Just up the road at Energus are engineering training workshops to rival anything in the UK and Gen II continues to deliver a high-quality apprentice programme, as well as investigating new opportunities such as creating a ground-breaking centre for reactor operations training.

So while West Cumbria’s training capability moves forward, historically it is the lack of higher education that has been a real barrier to creating opportunities for our young people as well as to bringing in world academic expertise to our area. Well we now have three universities with bases in West Cumbria and others considering investing.

Also based from Energus, the University of Cumbria is now delivering degree courses in radiation protection and sustainable energy technology as well as working alongside local businesses to design, develop and test their renewable energy ideas in working prototypes.

University of Central Lancashire and University of Manchester’s Dalton continue to offer excellence in nuclear engineering, with Dalton now installing the last of its specialist scientific equipment and already attracting worldwide interest to the area.

We aim to finish our current programme of investment by the end of next year and by that time West Cumbria will have seen some £100million investment in further education, higher education and research over five years. But we don’t intend to stop there, we intend to keep our partnership together and to keep working together.
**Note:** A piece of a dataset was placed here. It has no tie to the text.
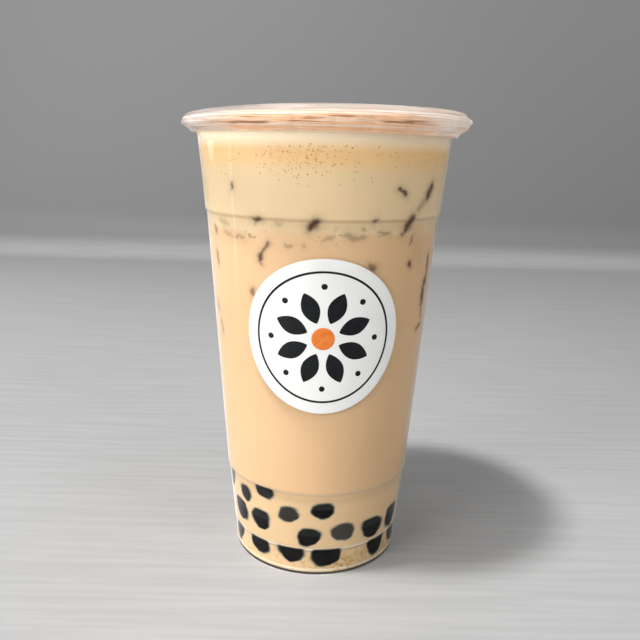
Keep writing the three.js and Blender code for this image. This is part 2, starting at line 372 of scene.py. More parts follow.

The significance of the Britain’s Energy Coast Campus has not only been in investing NDA funds to support this growth of our capacity but also in the strength created by bringing the institutions together in a unique way. We now have a range of collaborative and partnering agreements: facilities are shared as well as teachers and lecturers.

Most importantly this has created progression routes so that today a young West Cumbrian could move from school to becoming a college student or apprentice and into becoming a university undergraduate, a masters level student or even post-doctorate level researcher.

Now of course that doesn’t make sense for everyone and I think there is a lot to be said for our young people leaving West Cumbria to study and hopefully bring a world of ideas back to us. But the point is that by working together, and only by working together, we have opened up these opportunities and have started to place West Cumbria in a position where it can meet the challenges of becoming Britain’s Energy Coast. We need to carry on.